En las redes sociales se está reviviendo ahora la vieja 'ruere in servitum', un espacio en el que los pueblos se precipitan voluntariamente y ofrendan ante el látigo que los subyuga
Nuestros grandes donantes de los años del vapor se lo entregaron todo a las órdenes religiosas; devolvieron a Roma el patrimonio incautado por la desamortización liberal de Mendizábal. Dorotea de Chopitea, devota de San Juan Bosco, expresó el punto más álgido de aquella donación pía (fondos del Banco de Barcelona y participaciones en bienes raíces de la Transatlántica o de la Compañía de Filipinas); mientras que al banquero y alcalde Manuel Girona le debemos la fachada gótica de la catedral. Hay un denso trayecto entre el carácter de la Casa de la Caritat (Dorotea) y los términos en los que, casi 200 años más tarde, la hija de Francesc Cambó ha donado la colección clásica del político regionalista al Museo de Arte Contemporáneo (MNAC). Entre medio, despunta la permuta de la Finca Güell (la entrega de terrenos por parte de los descendientes de Güell Bacigalupi) que hizo posible la alta Diagonal.

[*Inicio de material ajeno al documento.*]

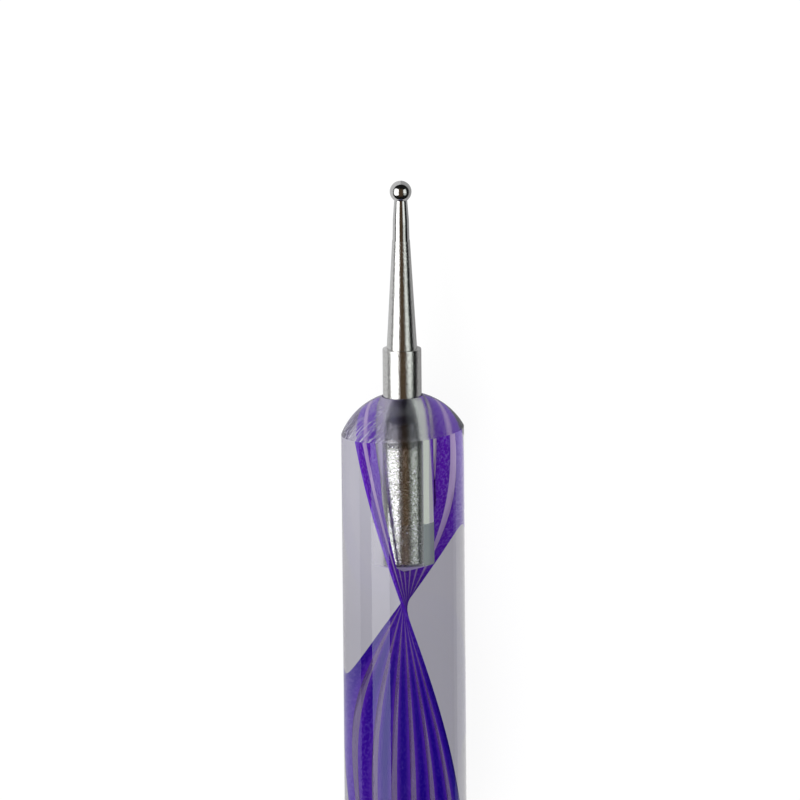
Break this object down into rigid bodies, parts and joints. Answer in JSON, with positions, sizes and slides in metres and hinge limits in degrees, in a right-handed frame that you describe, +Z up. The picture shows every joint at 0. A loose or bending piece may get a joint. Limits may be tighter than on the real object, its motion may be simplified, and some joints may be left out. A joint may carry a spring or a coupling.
{
  "type": "embossing stylus",
  "caption": "Hand stylus with a clear round handle, a striped sheet twisted inside it, and a ball-tipped steel point glued into each domed end.",
  "frame": {"origin": "on the table under the rod, halfway along the overall length from ball to ball", "axes": "+X along the rod towards the front point, +Z up; the stylus lies on its side"},
  "size_m": [0.1256, 0.0094, 0.0095],
  "materials": {
    "clear_acrylic": "polished barrel, ground domes",
    "purple_acrylic": "cast inside the rod, speckled",
    "lilac_film": "cast inside the rod, translucent",
    "plated_steel": "turned, bright plated",
    "polished_steel": "polished",
    "clear_adhesive": "set clear"
  },
  "bodies": {
    "root": {"handle": "clear_acrylic", "swirl_stripe_1": "purple_acrylic", "swirl_stripe_2": "purple_acrylic", "swirl_stripe_3": "purple_acrylic", "swirl_stripe_4": "purple_acrylic", "swirl_stripe_5": "purple_acrylic", "swirl_stripe_6": "purple_acrylic", "swirl_stripe_7": "purple_acrylic", "swirl_film_1": "lilac_film", "swirl_film_2": "lilac_film", "swirl_film_3": "lilac_film", "swirl_film_4": "lilac_film", "swirl_film_5": "lilac_film", "swirl_film_6": "lilac_film", "front_ferrule": "plated_steel", "front_adhesive": "clear_adhesive", "front_taper_shank": "plated_steel", "front_ball_tip": "polished_steel", "rear_ferrule": "plated_steel", "rear_adhesive": "clear_adhesive", "rear_taper_shank": "plated_steel", "rear_ball_tip": "polished_steel"}
  },
  "joints": []
}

Con todo, el cambio fue producto del urbanismo moderno basado en L’Eixample y en el art decó, cuya aplicación acabó con la hegemonía de la ciudad pietista acosada por la anarca Rosa de Fuego. A la luz de la modernidad, la cuadrícula central y sus motivos ornamentales son el antecedente claro que no parece comprender hoy el consistorio izquierdista de Colau.
“Tenemos que explorar ideas como la renta básica universal; vamos a reinventarnos”, dijo Zuckerberg en la lección inaugural del curso pasado, en Harvard. El padre de Facebook está a medio camino entre la generación X y los millennials, que se están incorporando a los mandos del mundo. Pero en el imaginario de los grandes emprendedores perviven los monstruos de la ideología. En las redes sociales se está reviviendo ahora la vieja ruere in servitum, un espacio en el que los pueblos se precipitan voluntariamente y ofrendan ante el látigo que los subyuga.
La nostalgia por una existencia libre de dudas (de pensamiento) facilita el mensaje de los profetas, donde sobrevive agazapado el impulso de Calvino. El anticristo ginebrino pudo con la fe romana y la elocuencia de sus sabios. Hoy, casi 500 años después de su muerte, inmersos en el universo digital dominante, pensamos así: la red te lo da todo y, como en el poema El gran inquisidor, de Dostoievski, ansiamos un mundo libre de interrogantes después de haber perdido el fuego que levantó el spleen de un tiempo de mudanzas.
Cuando Mark Zuckerberg comprometió 45.000 millones de dólares en educación y sanidad para que su hija viera algún día un mundo mejor, la respuesta de muchos desveló la lamentable criminalización de las donaciones en nuestro país: a saber de dónde habrá sacado tanto dinero este hombre. Pero el filantrocapitalismo no pestañeó, conspira en el largo plazo; está poniendo en juego más gasolina que los estados. Es el futuro.